We can observe that the results are very similar between the two methods and that the Importance Sampling method is more precise in the estimates where the MC crude method computes an estimate of the probability that is equal to 0.

(8) Firstly the optimal value of lambda is obtained by calculating the variance of h(X)f(X)/g(X) and choosing the lambda for which the variance is the lowest. Finally we compute the mean of h(X)f(X)/g(X) using g(x) as the density function of X and the optimal value for lambda. 

In [1580]:
#actual distribution for the parameter we estimate
def h(x):
    return np.exp(x)

# pdf of proposed x distribution
def g(x, l):
    return l * np.exp(-l * x)

# pdf of right x distribution
#x is uniform and between 0 and 1, so pdf is equal to each generated number
def f(x):
    return  x

N = 10000


def indicator_function1(arr, a, b):
    return [1 if x >= a and x <= b else 0 for x in arr]

def optimal_lambda(N):
    variances = []

# check the optimal lambda value for the variance that is between 0.1 and 5 in steps of 0.1
    for l in np.arange(0.1, 5, 0.1):
        
        # distribution with pdf = g(x)
        x = np.random.exponential(1/l, size=N)

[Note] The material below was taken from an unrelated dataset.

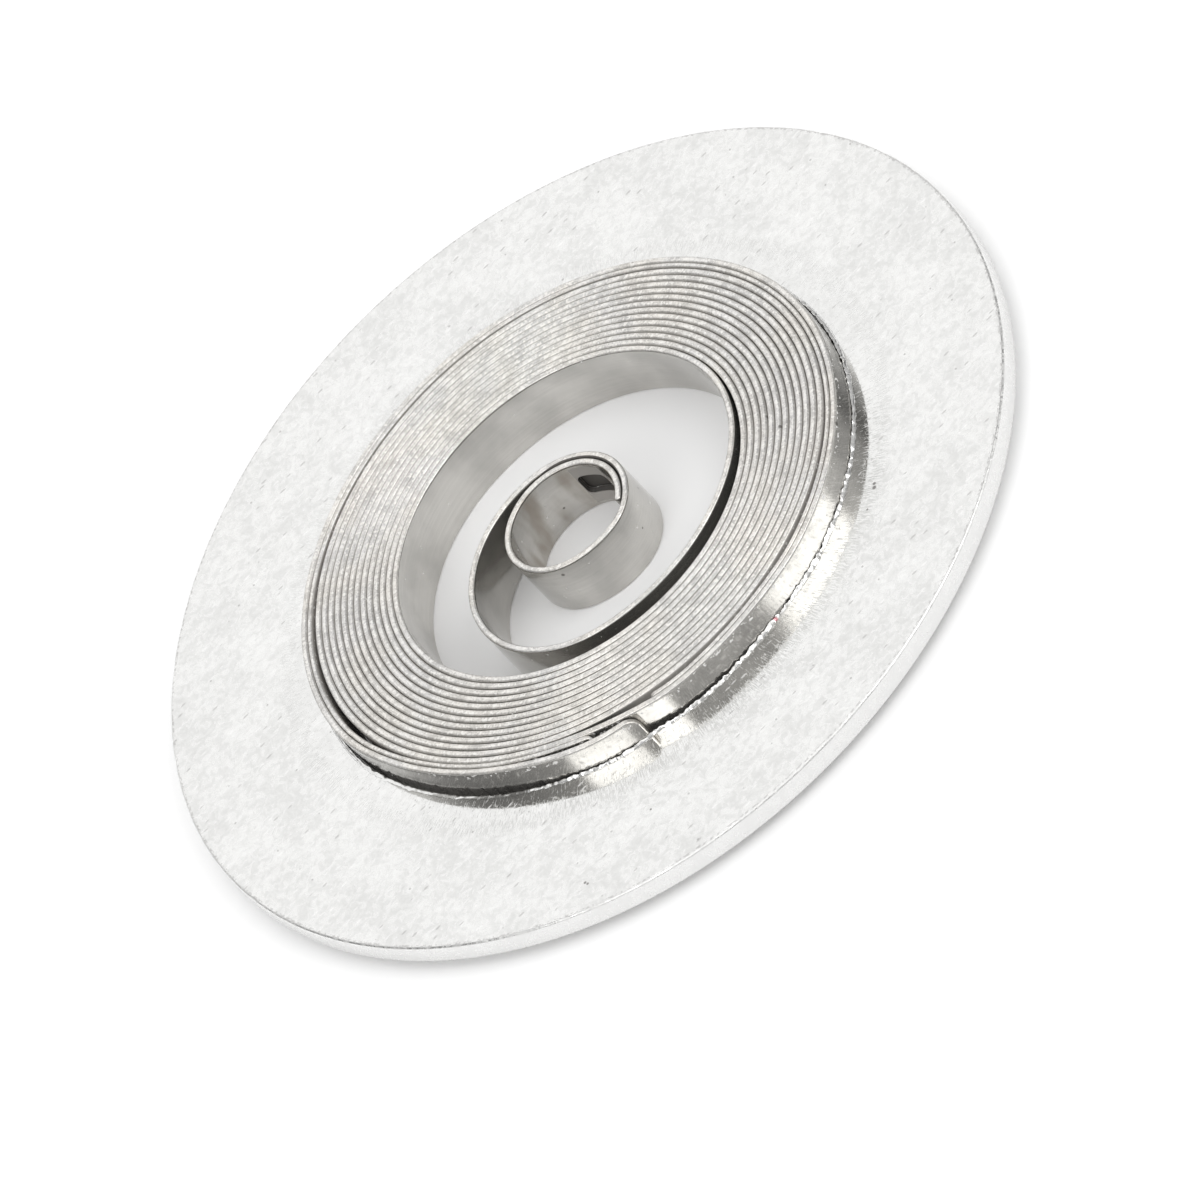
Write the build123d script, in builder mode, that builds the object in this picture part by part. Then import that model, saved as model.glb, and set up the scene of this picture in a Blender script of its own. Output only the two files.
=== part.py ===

        # get random variables that are between 0 and 1
        p = indicator_function1(f(x), 0, 1)

        weights = p / g(x, l)
        est = weights * h(x)
        variance = np.var(est, ddof=1)
            
        variances.append(np.mean(variance))
    return np.argmin(variances)


optimal_lambda_val = [i for i in np.arange(0.1, 5, 0.1)] [optimal_lambda(N)]
print(f"Optimal lambda value: {optimal_lambda_val}")

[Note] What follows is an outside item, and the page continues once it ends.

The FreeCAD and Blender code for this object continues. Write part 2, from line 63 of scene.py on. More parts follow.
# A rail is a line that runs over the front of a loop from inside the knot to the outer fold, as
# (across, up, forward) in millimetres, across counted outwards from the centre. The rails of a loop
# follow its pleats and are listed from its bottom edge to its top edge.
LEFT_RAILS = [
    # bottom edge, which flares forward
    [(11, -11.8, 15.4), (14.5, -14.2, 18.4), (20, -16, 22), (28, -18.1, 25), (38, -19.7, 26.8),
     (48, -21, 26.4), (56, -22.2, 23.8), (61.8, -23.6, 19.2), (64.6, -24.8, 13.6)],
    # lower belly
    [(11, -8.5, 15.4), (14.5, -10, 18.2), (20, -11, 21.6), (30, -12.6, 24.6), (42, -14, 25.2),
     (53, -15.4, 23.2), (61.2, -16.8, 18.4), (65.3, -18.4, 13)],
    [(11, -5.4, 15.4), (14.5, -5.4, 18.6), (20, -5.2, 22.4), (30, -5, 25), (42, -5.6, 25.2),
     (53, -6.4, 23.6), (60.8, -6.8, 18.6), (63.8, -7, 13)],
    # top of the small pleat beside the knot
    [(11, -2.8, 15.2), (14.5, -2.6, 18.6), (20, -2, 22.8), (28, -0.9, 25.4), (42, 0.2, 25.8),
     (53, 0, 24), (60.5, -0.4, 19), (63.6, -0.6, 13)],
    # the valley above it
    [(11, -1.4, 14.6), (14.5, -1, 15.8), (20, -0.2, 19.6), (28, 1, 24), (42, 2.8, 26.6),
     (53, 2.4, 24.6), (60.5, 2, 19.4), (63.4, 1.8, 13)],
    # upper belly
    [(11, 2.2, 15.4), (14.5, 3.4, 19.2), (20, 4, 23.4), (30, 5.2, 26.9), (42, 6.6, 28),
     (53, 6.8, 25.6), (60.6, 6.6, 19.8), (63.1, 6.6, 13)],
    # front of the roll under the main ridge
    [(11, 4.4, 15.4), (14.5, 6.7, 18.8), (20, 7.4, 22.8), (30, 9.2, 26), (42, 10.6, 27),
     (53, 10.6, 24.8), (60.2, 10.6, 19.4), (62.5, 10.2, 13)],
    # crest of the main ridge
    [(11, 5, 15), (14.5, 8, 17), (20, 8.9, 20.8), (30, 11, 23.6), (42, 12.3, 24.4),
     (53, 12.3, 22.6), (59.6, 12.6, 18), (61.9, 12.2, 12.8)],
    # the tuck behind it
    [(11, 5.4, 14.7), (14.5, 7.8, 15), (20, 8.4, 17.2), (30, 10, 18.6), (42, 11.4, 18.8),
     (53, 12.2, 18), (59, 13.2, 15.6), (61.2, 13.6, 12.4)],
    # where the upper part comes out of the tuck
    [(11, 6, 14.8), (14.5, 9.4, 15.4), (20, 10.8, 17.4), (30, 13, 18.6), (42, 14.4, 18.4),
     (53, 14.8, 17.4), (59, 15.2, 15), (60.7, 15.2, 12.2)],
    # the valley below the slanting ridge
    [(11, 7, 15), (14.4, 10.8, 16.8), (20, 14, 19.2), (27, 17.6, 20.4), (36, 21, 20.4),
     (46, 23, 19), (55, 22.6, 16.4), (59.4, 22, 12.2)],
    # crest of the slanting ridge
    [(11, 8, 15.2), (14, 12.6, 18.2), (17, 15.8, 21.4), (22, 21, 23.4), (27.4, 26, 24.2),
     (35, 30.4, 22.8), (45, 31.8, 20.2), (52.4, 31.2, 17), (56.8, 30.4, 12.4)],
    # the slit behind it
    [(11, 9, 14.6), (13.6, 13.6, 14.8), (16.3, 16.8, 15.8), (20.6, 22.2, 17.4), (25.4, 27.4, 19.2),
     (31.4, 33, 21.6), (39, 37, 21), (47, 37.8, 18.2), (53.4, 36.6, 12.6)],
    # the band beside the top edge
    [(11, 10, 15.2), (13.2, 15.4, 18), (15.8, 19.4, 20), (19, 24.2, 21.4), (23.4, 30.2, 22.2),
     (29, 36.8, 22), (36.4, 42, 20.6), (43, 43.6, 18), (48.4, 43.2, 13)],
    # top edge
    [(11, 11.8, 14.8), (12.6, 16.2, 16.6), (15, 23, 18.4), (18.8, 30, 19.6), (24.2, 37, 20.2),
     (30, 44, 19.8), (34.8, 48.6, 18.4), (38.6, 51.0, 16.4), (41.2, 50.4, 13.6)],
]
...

def monte_carlo (n_samples, l):

    # distribution with pdf = g(x)
    samples = np.random.exponential(1/l, size=n_samples)

    # get random variables that are between 0 and 1
    p = indicator_function1(samples, 0, 1)

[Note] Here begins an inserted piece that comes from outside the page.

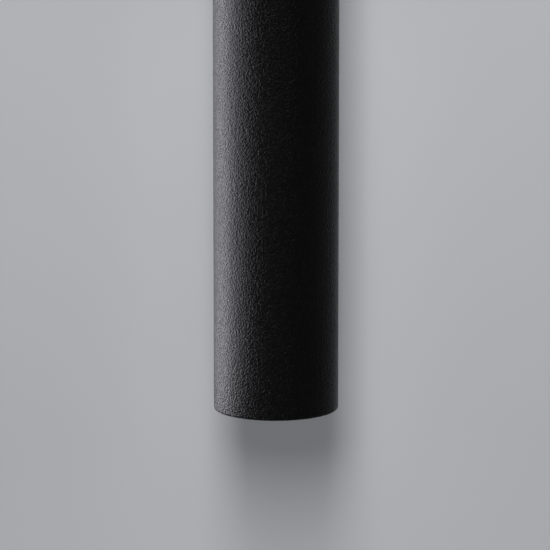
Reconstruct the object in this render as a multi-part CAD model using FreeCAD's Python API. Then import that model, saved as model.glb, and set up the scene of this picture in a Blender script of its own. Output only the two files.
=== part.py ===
"""Tube wall light: an upright textured tube that stands off the wall on a slim canopy.

One lamp shines down from the lower end of the tube and one shines up from the upper end.
Millimetres. +Z is up, the wall is the plane y = 0 and the room is at -Y. The origin is the
centre of the wall fixings, on the wall. Each sub-part is written to parts/NODE.step.
"""

import FreeCAD
import Part

import math
import os

Vec = FreeCAD.Vector

# ---------------------------------------------------------------- driving dimensions
# Tube
TUBE_RADIUS = 30.0
TUBE_WALL = 2.0
TUBE_LENGTH = 600.0
TUBE_EDGE_ROUND = 1.2
TUBE_BORE_ROUND = 0.5
WALL_GAP = 34.0  # from the wall to the back of the tube

# Canopy: the slim housing between the wall and the tube
CANOPY_WIDTH = 50.0
CANOPY_HEIGHT = 132.0
CANOPY_WALL = 2.0
CANOPY_CORNER = 6.0
CANOPY_EDGE_ROUND = 1.2
CANOPY_WRAP = 6.0  # how far the canopy's sides come forward past the back of the tube
SADDLE_CLEARANCE = 0.15
SEAL_THICKNESS = 1.5

# Wall plate
PLATE_THICKNESS = 2.0
PLATE_CLEARANCE = 0.3  # between the plate's flanges and the inside of the canopy
PLATE_CORNER = 3.5
FLANGE_HEIGHT = 60.0
FLANGE_DEPTH = 14.0
FLANGE_CORNER = 3.0
FIXING_SPACING = 60.0
FIXING_SLOT_WIDTH = 5.0
FIXING_SLOT_LENGTH = 11.0
CABLE_HOLE_RADIUS = 6.0
CABLE_BORE_RADIUS = 4.0
BUSHING_FLANGE_RADIUS = 8.0
BUSHING_FLANGE_THICKNESS = 1.5
PLATE_EARTH_MARGIN = 13.7  # from the plate's upper edge to its earth screw

# Fasteners
M4_RADIUS = 2.0
M4_HEAD_RADIUS = 3.8
M4_HEAD_HEIGHT = 2.4
M4_NUT_WIDTH = 7.0
M4_NUT_HEIGHT = 3.2
M3_RADIUS = 1.5
M3_HEAD_RADIUS = 2.8
M3_HEAD_HEIGHT = 1.8
HEAD_ROUND = 0.45  # of the head's height
TIP_CHAMFER = 0.3  # of the thread's radius
SOCKET_WIDTH = 1.2  # of the thread's radius, across flats
DRIVE_DEPTH = 0.55  # of the head's height
CROSS_REACH = 0.6  # of the head's radius
CROSS_WIDTH = 0.24  # of the head's radius
THREAD_FIT = 0.05  # radial gap between a screw and its tapped hole
CLEARANCE_FIT = 0.2  # radial gap between a screw and a plain hole
WASHER_THICKNESS = 0.8
WASHER_WIDTH = 1.6  # ring width outside the screw's thread
PAINT_GAP = 0.05  # between pieces that are pressed together on a curved face
HOLE_RUN_OUT = 0.5  # a blind hole's depth past the tip of its screw

# Clamp screws: one on each side of the canopy, 10 mm long under the head
CLAMP_SCREW_Y = -9.0
CLAMP_SCREW_LENGTH = 10.0
SLOT_CLEARANCE = 0.25

# Saddle joint: screws from inside the canopy into a curved nut plate inside the tube
SADDLE_SCREW_MARGIN = 12.0  # from the canopy's end to the nearer saddle screw
SADDLE_SCREW_LENGTH = 10.0
NUT_PLATE_THICKNESS = 3.0
NUT_PLATE_HALF_WIDTH = 9.0
NUT_PLATE_MARGIN = 8.0

# Lead bush between tube and canopy
LEAD_BUSH_Z = -20.0
LEAD_BUSH_RADIUS = 5.0
LEAD_BUSH_BORE = 3.2
LEAD_BUSH_FLANGE_RADIUS = 7.0
LEAD_BUSH_FLANGE_THICKNESS = 1.5
LEAD_BUSH_OVERHANG = 1.5  # how far the bush stands into the tube

# Terminal block
TERMINAL_Z = 34.0
TERMINAL_PITCH = 8.5
TERMINAL_POLES = 3
TERMINAL_HEIGHT = 18.0
TERMINAL_BASE_DEPTH = 9.5
TERMINAL_TOWER_DEPTH = 3.5
TERMINAL_TOWER_WIDTH = 7.0
TERMINAL_TOWER_HEIGHT = 15.0
TERMINAL_END = 1.5
EAR_THICKNESS = 3.0
EAR_REACH = 4.0  # from the block's end to its fixing screw
EAR_RADIUS = 3.2
EAR_SCREW_BITE = 5.0  # how far the fixing screws go into the bosses
INSERT_RADIUS = 3.0
INSERT_BORE = 2.0
INSERT_RECESS = 1.0
TERMINAL_SCREW_SPREAD = 4.4
TERMINAL_SCREW_LENGTH = 4.0
TERMINAL_GROOVE_WIDTH = 0.6
TERMINAL_GROOVE_DEPTH = 0.9
BOSS_RADIUS = 3.0
BOSS_HEIGHT = 2.5  # above the saddle wall on its middle line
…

    weights = p / g(samples, l)
    est = weights * h(samples)
    return np.mean(est), np.var(est)

m, v = monte_carlo (N, optimal_lambda_val)
print(f"Estimate: {m}, Variance: {v}")
print(f"Reference: {np.exp(1) - 1}")




Optimal lambda value: 1.3000000000000003
Estimate: 1.721406740853014, Variance: 3.123076250684738
Reference: 1.718281828459045


We can observe that the estimate computed is close to the true value of the integral.

(9) It is meaningful to use the first moment distribution as a sampling distribution since it represents the expected value from some probability distribution. Therefore, since the first moment distribution is known, it can be used as a sampling distribution to derive an IS estimator. 
The purpose of choosing g(x) is mostly for cases when sampling from g(x) is easier than sampling from f(x). It is possible to chose a function g(x) such that the importance sampling would reduce the estimator, however it is not always guaranteed. Generally,  first moment distribution can be used as a sampling distribution to reduce the variance of an estimate.